Bien qu’elle ait confirmé cette constitutionnalisation, la majorité dans le Renvoi sur la Cour suprême a cependant retenu une autre lecture de l’évolution historique du statut de la Cour. Suivant ce raisonnement, les nécessités du principe fédératif s’imposent en droit — dès 1949 — et, s’il le faut, au détriment des compétences attribuées spécifiquement au Parlement fédéral par l’article 101 de la LC de 1867. C’est que l’interprétation préconisée par la majorité de la Cour repose sur une forme de restriction implicite de la compétence fédérale de modifier la Loi sur la Cour suprême qui se serait opérée bien avant l’adoption de la LC de 1982, et ce, par le simple effet de l’abolition progressive des appels devant le comité judiciaire du Conseil privé de Londres[53].

Alors que l’interprétation des textes constitutionnels suggérait, comme le plaidait le procureur général du Québec[54], une constitutionnalisation de la Loi sur la Cour suprême du Canada sous l’effet de la LC de 1982, la majorité dans le Renvoi sur la Cour suprême a plutôt retenu la thèse, nettement plus « créative », du procureur général de l’Ontario[55]. Selon cette dernière, la Cour suprême du Canada bénéficiait d’une protection constitutionnelle avant même l’adoption de la procédure de modification constitutionnelle. Elle aurait, en quelque sorte, implicitement « hérité » des pouvoirs, des prérogatives et du statut constitutionnel du comité judiciaire du Conseil privé au fur et à mesure qu’elle se voyait attribuer le rôle de tribunal de dernière instance. Ainsi, de l’avis des juges majoritaires :

L’abolition des appels au Conseil privé signifiait que la Cour suprême du Canada héritait du rôle du Conseil en vertu de la Constitution canadienne. En conséquence, les pouvoirs et la compétence dont a été investie la Cour n’avaient [traduction] « pas une portée moindre que ceux exercés autrefois par le Comité judiciaire à l’égard du Canada »[56].

Et plus loin :

La nature du pouvoir unilatéral conféré à l’art. 101 de la Loi constitutionnelle de 1867 a été modifiée par l’évolution de la Cour dans la structure constitutionnelle, comme le reconnaît la partie V de la Loi constitutionnelle de 1982[57].

Ce raisonnement des juges de la majorité dans le Renvoi sur la Cour suprême est, de notre point de vue, non fondé. Il s’agit davantage d’une réécriture de l’histoire visant à combler — à la lumière des exigences du principe du fédéralisme — les lacunes de l’ordre juridique canadien que d’une lecture cohérente et rationnelle de l’évolution du droit constitutionnel canadien tel qu’il résulte de l’expérience coloniale.

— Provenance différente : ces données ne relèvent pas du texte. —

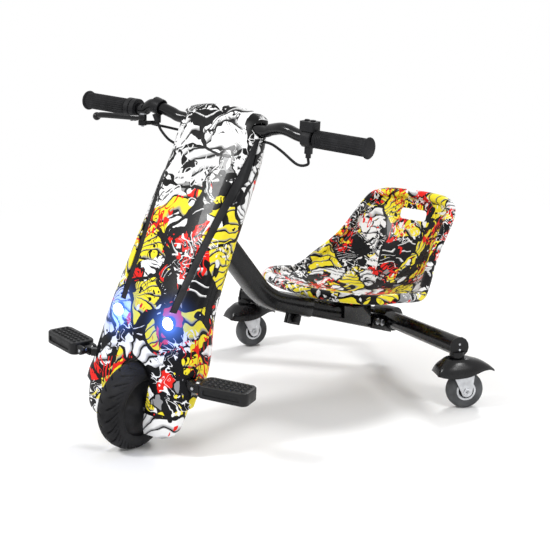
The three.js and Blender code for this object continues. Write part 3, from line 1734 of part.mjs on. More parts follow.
const scooter = new THREE.Group();
const front = steeredGroup(scooter);
addShell(front);
addRunningGear(rakedGroup(front));
addControls(front);
addPegs(front);
addFrame(scooter);
addBearings(rakedGroup(scooter));
addCasters(scooter);

// The origin goes to the middle of the footprint, on the ground
const bounds = new THREE.Box3().setFromObject(scooter, true);
const middle = bounds.getCenter(new THREE.Vector3());
scooter.position.set(-middle.x, -middle.y, -bounds.min.z);

export default scooter;
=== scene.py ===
"""Looks of an electric drift tricycle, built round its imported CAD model.

Metres, +Z up, the front towards -Y and the rider's left towards +X.
"""

import contextlib
import json
import math

import bpy
from mathutils import Matrix, Vector


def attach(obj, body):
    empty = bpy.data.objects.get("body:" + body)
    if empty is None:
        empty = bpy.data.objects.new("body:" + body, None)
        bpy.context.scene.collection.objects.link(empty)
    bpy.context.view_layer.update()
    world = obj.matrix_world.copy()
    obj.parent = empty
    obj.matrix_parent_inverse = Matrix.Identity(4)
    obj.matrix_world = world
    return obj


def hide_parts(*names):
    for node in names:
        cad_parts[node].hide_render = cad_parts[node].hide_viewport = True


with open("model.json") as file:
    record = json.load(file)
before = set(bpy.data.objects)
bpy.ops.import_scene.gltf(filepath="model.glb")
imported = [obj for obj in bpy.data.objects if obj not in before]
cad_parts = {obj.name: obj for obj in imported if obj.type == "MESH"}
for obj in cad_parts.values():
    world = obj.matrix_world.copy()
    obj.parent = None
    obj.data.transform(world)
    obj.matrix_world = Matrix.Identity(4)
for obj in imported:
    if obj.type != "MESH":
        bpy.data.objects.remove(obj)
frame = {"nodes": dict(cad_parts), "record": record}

bl_info = {
    "name": "Drift tricycle looks",
    "version": (1, 0, 0),
    "blender": (4, 5, 0),
    "location": "View3D > Sidebar > Tricycle",
    "description": "Models and paints the visible pieces of a drift tricycle",
    "category": "Object",
}

SIDES = (1, -1)
SIDE_NAME = {1: "left", -1: "right"}
BODY_OF = {name: body for body, names in frame["record"]["behaviour"]["bodies"].items() for name in names}

# Clearances
GAP = 0.0003
MERGE = 0.00001

# Where the model's origin lies, seen from the middle of the steering head
ORIGIN_SHIFT = Vector((-0.007974861, 0.002333703, 0))

# Pins of the lever and the pegs
PIN_RADIUS = 0.003

# Steering geometry
RAKE = math.radians(26.47)
STEER_ANGLE = math.radians(8.2)
FORK_OFFSET = 0.0197
WHEEL_RADIUS = 0.081
WHEEL_Y = -0.382
AXLE_SLOT_RADIUS = 0.008
TYRE_BEAD_RADIUS = 0.052

# Shell round the steering column
SHELL_FOOT_Y = -0.4
SHELL_FOOT_Z = 0.04
SHELL_HEIGHT = 0.567
SHELL_LEAN = 0.25
SHELL_DEPTH = 0.12
SHELL_HALF_WIDTH = 0.124
SHELL_WALL = 0.004
SHELL_EXPONENT = 3
SPLIT_SHARE = 0.36
ARCH_HALF_WIDTH = 0.038
ARCH_SHOULDER = 0.132
ARCH_TOP = 0.17
WELL_CLEARANCE = 0.008
WELL_WALL = 0.003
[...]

Cette forme de « dévolution » implicite du comité judiciaire du Conseil privé vers la Cour suprême, avant même l’adoption de la procédure de modification en 1982, n’a pu s’effectuer, à notre sens, en raison de la compétence législative fédérale constitutionnellement garantie par l’article 101 de la LC de 1867. En effet, prétendre que les caractéristiques essentielles de la Cour aient été élevées au rang de normes supralégislatives dès 1949, à une époque où l’adoption des normes constitutionnelles rigides relevait du ressort exclusif du Parlement de Westminster, revient à faire complètement fi de la compétence attribuée au Parlement fédéral de 1867 à 1982. Après tout, jusqu’au rapatriement de la Constitution, seul le Parlement britannique agissant « pour le Canada » à titre de pouvoir constituant avait la capacité de limiter le pouvoir législatif du Parlement fédéral de « créer, maintenir et organiser une cour générale d’appel pour le Canada » qui lui était accordé par l’article 101 de la LC de 1867[58]. C’est d’ailleurs ce qu’il fit, en 1982, par l’adoption des alinéas 41d) et 42(1)d) de la LC de 1982. Imaginer une constitutionnalisation implicite du statut de la Cour opérée sans intervention du Parlement britannique est tout simplement incompatible avec les articles 4 et 7 du Statut de Westminster de 1931. En d’autres termes, c’est bien la LC de 1982 – et non pas le Statut de Westminster de 1931 – qui a implicitement abrogé la portion de l’article 101 relative à la Cour suprême du Canada. Le Statut de Westminster a certes rendu possible l’abolition des appels au Comité judiciaire du Conseil privé de Londres, mais il n’a pas restreint, bien au contraire, la compétence législative du Parlement fédéral quant à la Cour suprême.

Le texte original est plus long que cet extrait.